Vanilla ice cream is delicious. There is no absolute truth.

Everything about life is subjective. That is the nature of reality and the beauty of it, too. God will not damn me to hell because he did not reveal the same truth to me that he did to you. God is Abba, Father, Mother, Protector of his/her children in life and in death. He knows where our differences lie. He knows that fear will never be solid ground for my faith, even if it is for you. We aren’t the same.

You know that God is the God of second chances. You know the parable of the Farmer and his workers. He hired men to tend his vineyard, and they worked all day starting in the morning. When afternoon came, he found more men waiting for work, and when he asked them why they were waiting, they said nobody had hired them. So he hired them, and they worked until the end of the day. When the Farmer paid all of the workers the same, the ones who had worked from morning complained. “‘These who were hired last worked only one hour,’ they said, ‘and you have made them equal to us who have borne the burden of the work and the heat of the day.’ But he answered one of them, ‘I am not being unfair to you, friend. Didn’t you agree to work for a denarius? Take your pay and go. I want to give the one who was hired last the same as I gave you.'”
(Matthew 20)

God is in control. He will save some of us now and some of us at the mouth of Death. We will never be penalized for waiting.

I’m waiting for God. All of the faithless are waiting. We cannot be cast into hell for the knowledge that is withheld from us.

The road to truth is dim and slippery and every human being is given a separate route.

Evanescence (I’m not talking about the band)
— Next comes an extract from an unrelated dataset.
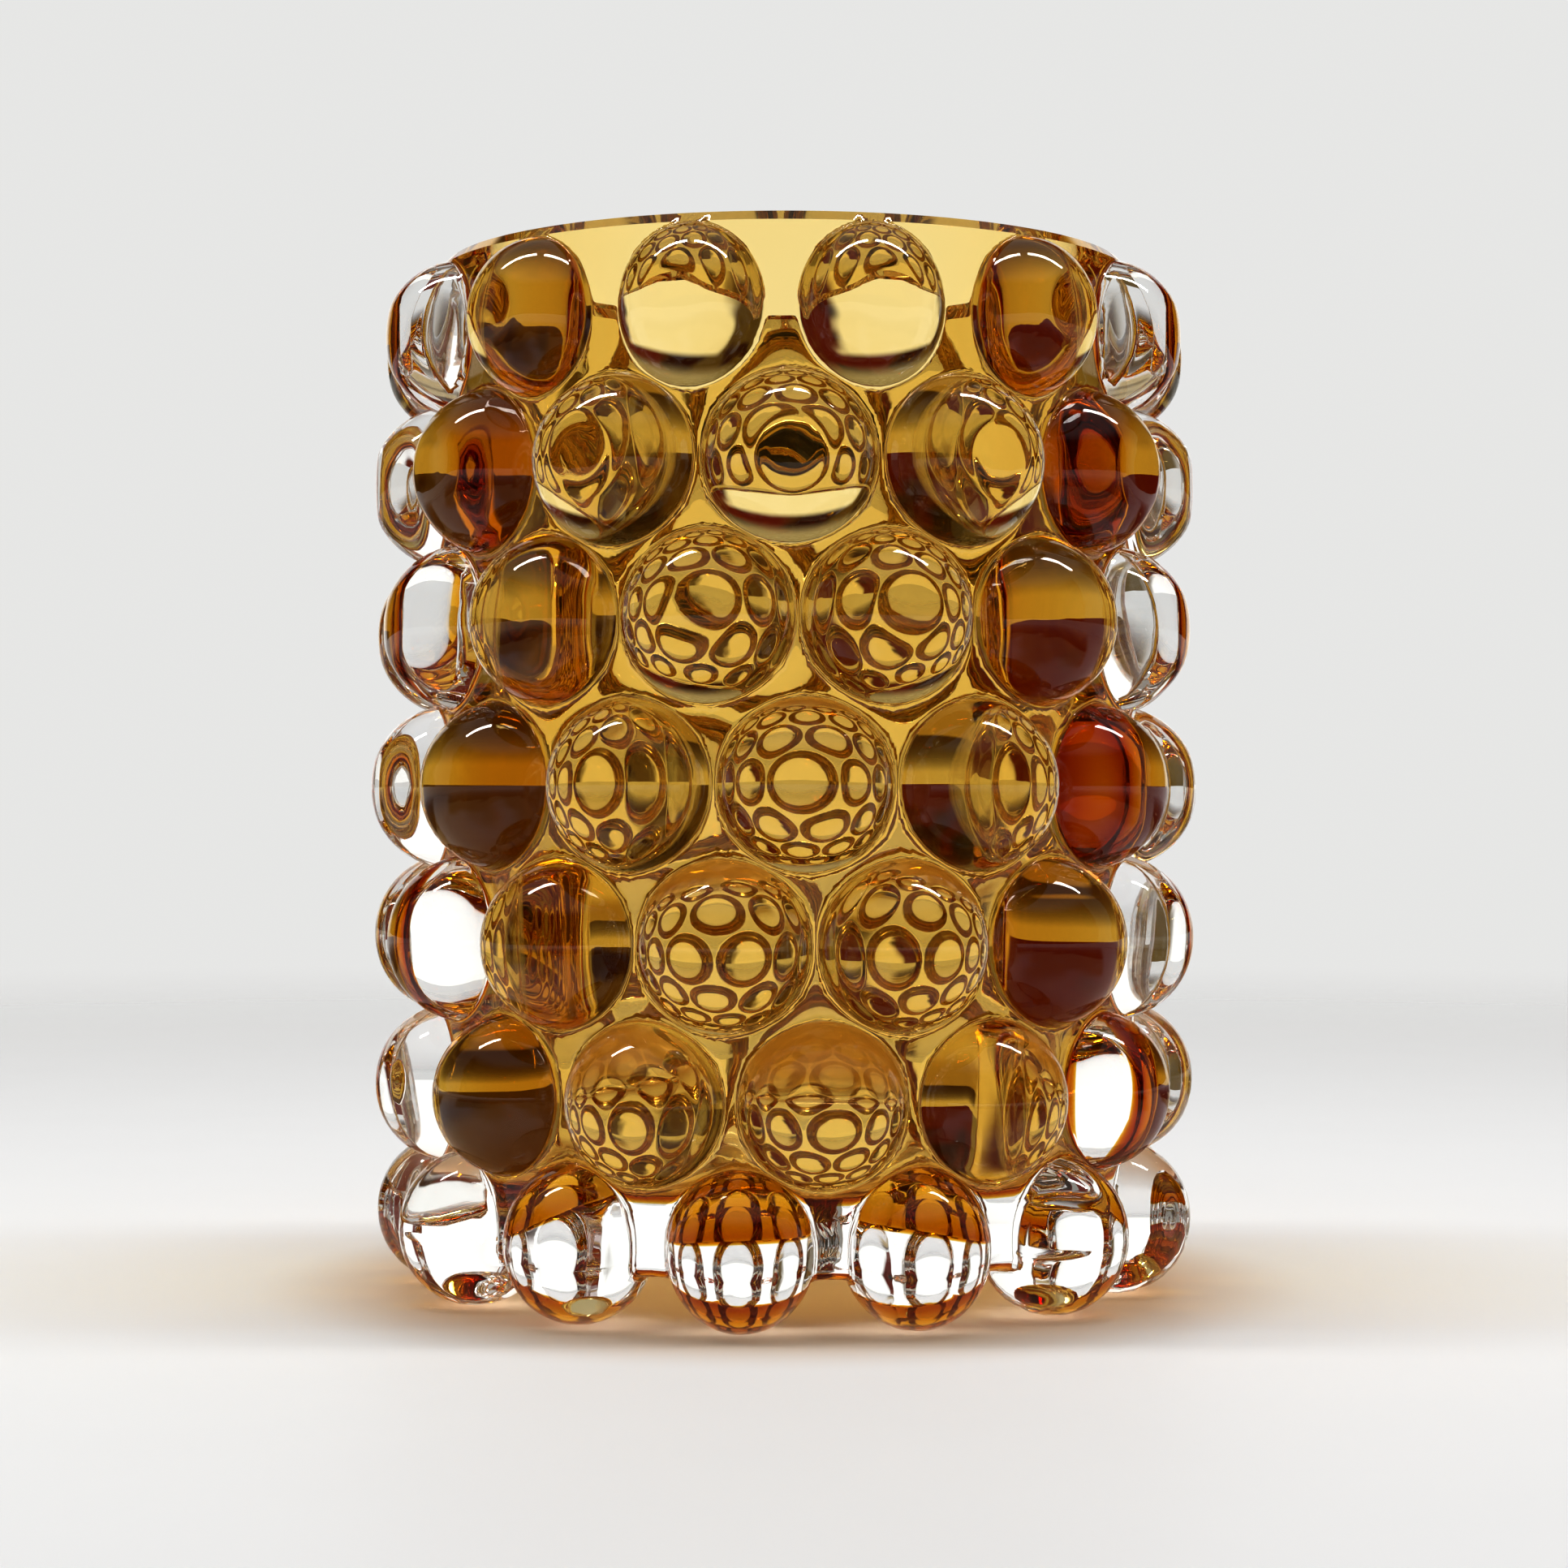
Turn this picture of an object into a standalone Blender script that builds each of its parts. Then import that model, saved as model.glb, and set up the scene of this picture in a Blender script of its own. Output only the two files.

Sometimes I hate reading because I know I can’t remember every beautiful thing I’ve ever read. The dredges of humanity produce such beautiful things, and I despise the linear process of my mind because there’s no way to comprehend all of it at once. Enlightenment comes one thought at a time. Realizations are transient, and I love poetry but reading it is so ridiculously sad. Like falling in love with someone in a dream. I write things down, but there’s only so many places to write them, and what if I even forget where I put them? I used to keep a detailed daily journal, and it stressed me out because I couldn’t write everything down. Even if I could muster up every scrap of memory accumulated throughout the day, there would be things I’d forgotten that wouldn’t reach paper and would thereby cease to exist. I don’t keep a daily journal anymore, so I don’t stress so much. Except for those moments when I realize how much I’ve neglected to write about that I’ll never remember. Those memories just slip away. Does the present even matter if you won’t ever recall it? Is what’s happening right now worth anything if it’s impermanent? When I read a really great poem that really speaks to me, there’s a lingering panic like static in the background. I might forget about this poem tomorrow. Maybe only an hour from now. What seems life-changing right now won’t mean anything soon enough. My life rolls on and overlaps and folds into itself like frothing little waves on the shore. I remember a poem. Maybe two. A couple of books that are just as great as all the other great books I’ve read that I don’t ever think about. I stress because I’m afraid I won’t move anyone with what I make, but even if I do, it’ll only be for one minute, and that minute will be trampled over and left behind. By the time the earth crumbles and the sun over-saturates, every dent I made in humanity will be rendered so insignificant I might just as well never read any heartfelt poems at all.